My practice is almost always autobiographical. Working across multiple disciplines, I create work based on my experiences that reflect upon, respond and question issues of identity. From a very young age I was always aware of my South African identity, though also confused by it. As a child, my mother always spoke highly of Madiba, whereas my father was hesitant to speak about South Africa at this time at all.
Largely, the confusion began from other people telling me, interrogating me and asking why I did not look like a South African, or rather, an African. I found I was continually justifying my connection and relationship with my African identity, in various contexts. During my MFA (2011-13) that focused on issues and ideas of ‘racial authenticity’, Aboriginal activist Aunty Pat Eatock commenced Federal Court proceedings against Herald Sun writer Andrew Bolt, and the Herald Weekly Times. Bolt and the Herald Weekly Times were found guilty of breaching the Racial Discrimination Act, Sections 18C and 18D regarding several online and print articles that racially vilified and humiliated Eatock alongside 18 individuals with articles that ‘conveyed offensive messages about fair skinned Aboriginal people by saying that they were not genuinely Aboriginal’. This is a historical win that continues to be debated in parliament with right wing government parties pushing to amend the act, as Brandis stated, ‘people have the right to be bigots’. Further, it also signifies the relevance and importance of addressing problematic and dominant views of identity that succumb to rigid categories of physical visualities that negate cultural experience and self determination.
Returning to South Africa always rejuvenates my sense of self, while also becoming more aware of my antipodean identity in this context.
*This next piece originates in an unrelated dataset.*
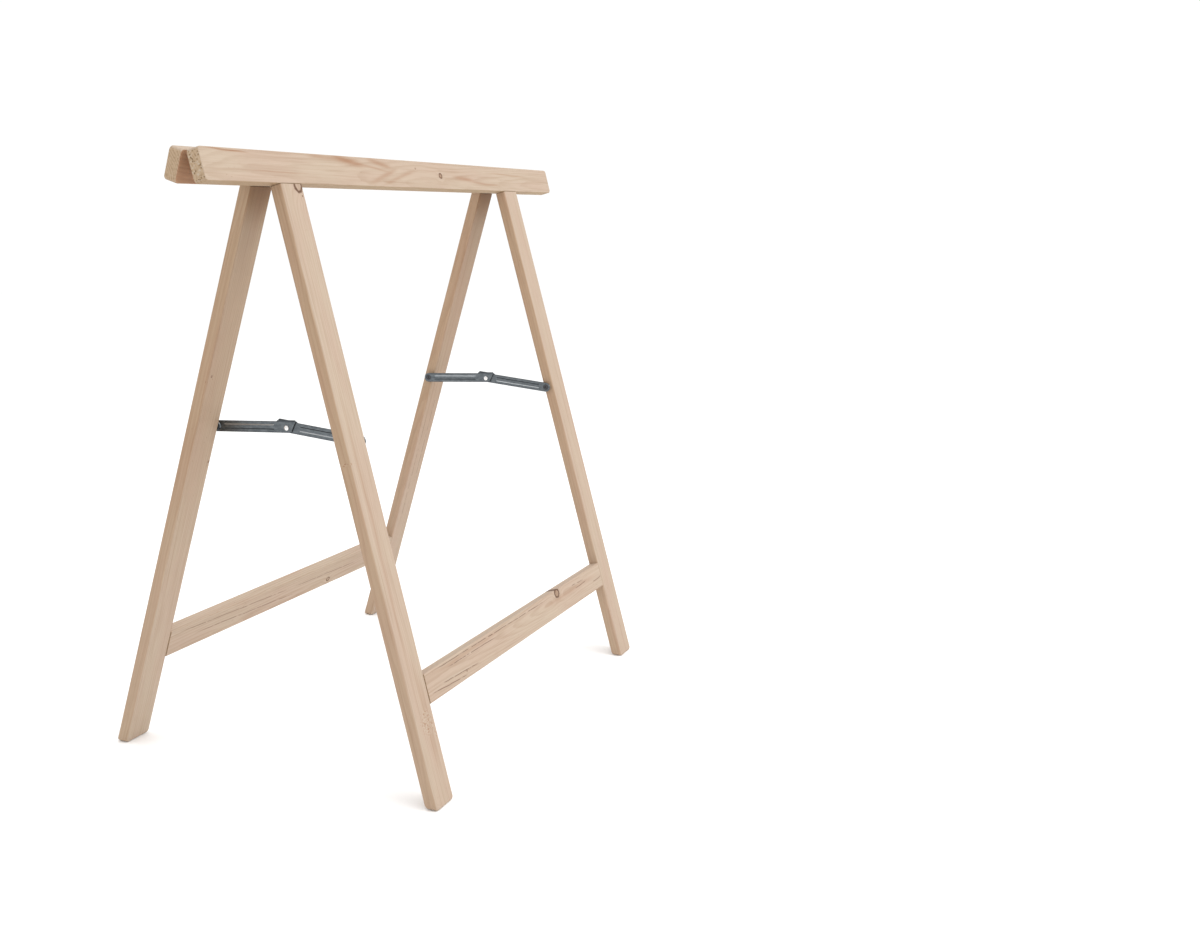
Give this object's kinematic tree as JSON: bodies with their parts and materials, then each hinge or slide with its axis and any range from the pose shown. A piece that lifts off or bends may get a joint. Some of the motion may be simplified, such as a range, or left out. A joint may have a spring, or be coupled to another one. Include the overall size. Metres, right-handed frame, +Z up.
{
  "type": "folding sawhorse",
  "caption": "Wooden trestle of two flat frames hinged along the ridge, each with a top rail, splayed legs and a low stretcher, held open by folding pressed-steel stays.",
  "frame": {"origin": "on the floor, under the middle of the ridge", "axes": "+X along the rails to the right end, -Y towards the front frame, +Z up; shown open, standing"},
  "size_m": [0.87, 0.4764, 0.7547],
  "materials": {
    "pine": "raw planed softwood, unvarnished",
    "dowel_wood": "raw turned hardwood",
    "hinge_steel": "bright zinc plate",
    "stay_steel": "dark zinc plate on pressed strip",
    "rivet_steel": "bright headed rivet",
    "screw_steel": "dark zinc plate"
  },
  "bodies": {
    "back_frame": {"back_top_rail": "pine", "back_stretcher": "pine", "back_left_leg": "pine", "back_left_rail_dowel_1": "dowel_wood", "back_left_stretcher_dowel_1": "dowel_wood", "back_left_rail_dowel_2": "dowel_wood", "back_left_stretcher_dowel_2": "dowel_wood", "left_hinge_back_leaf": "hinge_steel", "left_hinge_back_screw_1": "screw_steel", "left_hinge_back_screw_2": "screw_steel", "left_stay_back_pivot_screw": "screw_steel", "left_stay_back_spacer": "hinge_steel", "back_right_leg": "pine", "back_right_rail_dowel_1": "dowel_wood", "back_right_stretcher_dowel_1": "dowel_wood", "back_right_rail_dowel_2": "dowel_wood", "back_right_stretcher_dowel_2": "dowel_wood", "right_hinge_back_leaf": "hinge_steel", "right_hinge_back_screw_1": "screw_steel", "right_hinge_back_screw_2": "screw_steel", "right_stay_back_pivot_screw": "screw_steel", "right_stay_back_spacer": "hinge_steel", "left_hinge_pin": "hinge_steel", "right_hinge_pin": "hinge_steel"},
    "front_frame": {"front_top_rail": "pine", "front_stretcher": "pine", "front_left_leg": "pine", "front_left_rail_dowel_1": "dowel_wood", "front_left_stretcher_dowel_1": "dowel_wood", "front_left_rail_dowel_2": "dowel_wood", "front_left_stretcher_dowel_2": "dowel_wood", "left_hinge_front_leaf": "hinge_steel", "left_hinge_front_screw_1": "screw_steel", "left_hinge_front_screw_2": "screw_steel", "left_stay_front_pivot_screw": "screw_steel", "left_stay_front_spacer": "hinge_steel", "front_right_leg": "pine", "front_right_rail_dowel_1": "dowel_wood", "front_right_stretcher_dowel_1": "dowel_wood", "front_right_rail_dowel_2": "dowel_wood", "front_right_stretcher_dowel_2": "dowel_wood", "right_hinge_front_leaf": "hinge_steel", "right_hinge_front_screw_1": "screw_steel", "right_hinge_front_screw_2": "screw_steel", "right_stay_front_pivot_screw": "screw_steel", "right_stay_front_spacer": "hinge_steel"},
    "left_back_link": {"left_stay_back_link": "stay_steel", "left_stay_back_rivet_half": "rivet_steel"},
    "left_front_link": {"left_stay_front_link": "stay_steel", "left_stay_front_rivet_half": "rivet_steel"},
    "right_back_link": {"right_stay_back_link": "stay_steel", "right_stay_back_rivet_half": "rivet_steel"},
    "right_front_link": {"right_stay_front_link": "stay_steel", "right_stay_front_rivet_half": "rivet_steel"}
  },
  "joints": [
    {"name": "fold", "type": "hinge", "parent": "back_frame", "child": "front_frame", "pos_m": [0, 0, 0.74981], "axis": [1, 0, 0], "range_deg": [0, 32.6]},
    {"name": "left_back_link_pivot", "type": "hinge", "parent": "back_frame", "child": "left_back_link", "pos_m": [-0.26934, 0.10347, 0.4227], "axis": [-1, 0, 0], "range_deg": [0, 66.01]},
    {"name": "left_front_link_pivot", "type": "hinge", "parent": "front_frame", "child": "left_front_link", "pos_m": [-0.26934, -0.10347, 0.4227], "axis": [1, 0, 0], "range_deg": [0, 66.01]},
    {"name": "right_back_link_pivot", "type": "hinge", "parent": "back_frame", "child": "right_back_link", "pos_m": [0.26934, 0.10347, 0.4227], "axis": [-1, 0, 0], "range_deg": [0, 66.01]},
    {"name": "right_front_link_pivot", "type": "hinge", "parent": "front_frame", "child": "right_front_link", "pos_m": [0.26934, -0.10347, 0.4227], "axis": [1, 0, 0], "range_deg": [0, 66.01]}
  ],
  "couplings": [
    {"joint": "left_back_link_pivot", "follows": "fold", "ratio": 2.0232},
    {"joint": "left_front_link_pivot", "follows": "fold", "ratio": 2.0232},
    {"joint": "right_back_link_pivot", "follows": "fold", "ratio": 2.0232},
    {"joint": "right_front_link_pivot", "follows": "fold", "ratio": 2.0232}
  ]
}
I spent most of last year in South Africa, and completed a studio residency at Assemblage studios located on the outskirts of Johannesburg’s CBD.
During this time I met amazing artists, creatives, poets and musicians, bonding through our amandla spirit and shared experiences of colonial oppression. The term deny, and in its plural forms, denial, denied resonated continuously throughout my residency and through my creative processes. It also is the name of the exhibition of works produced in this residency, first held at Workshop Newtown’s Bubblegum Club.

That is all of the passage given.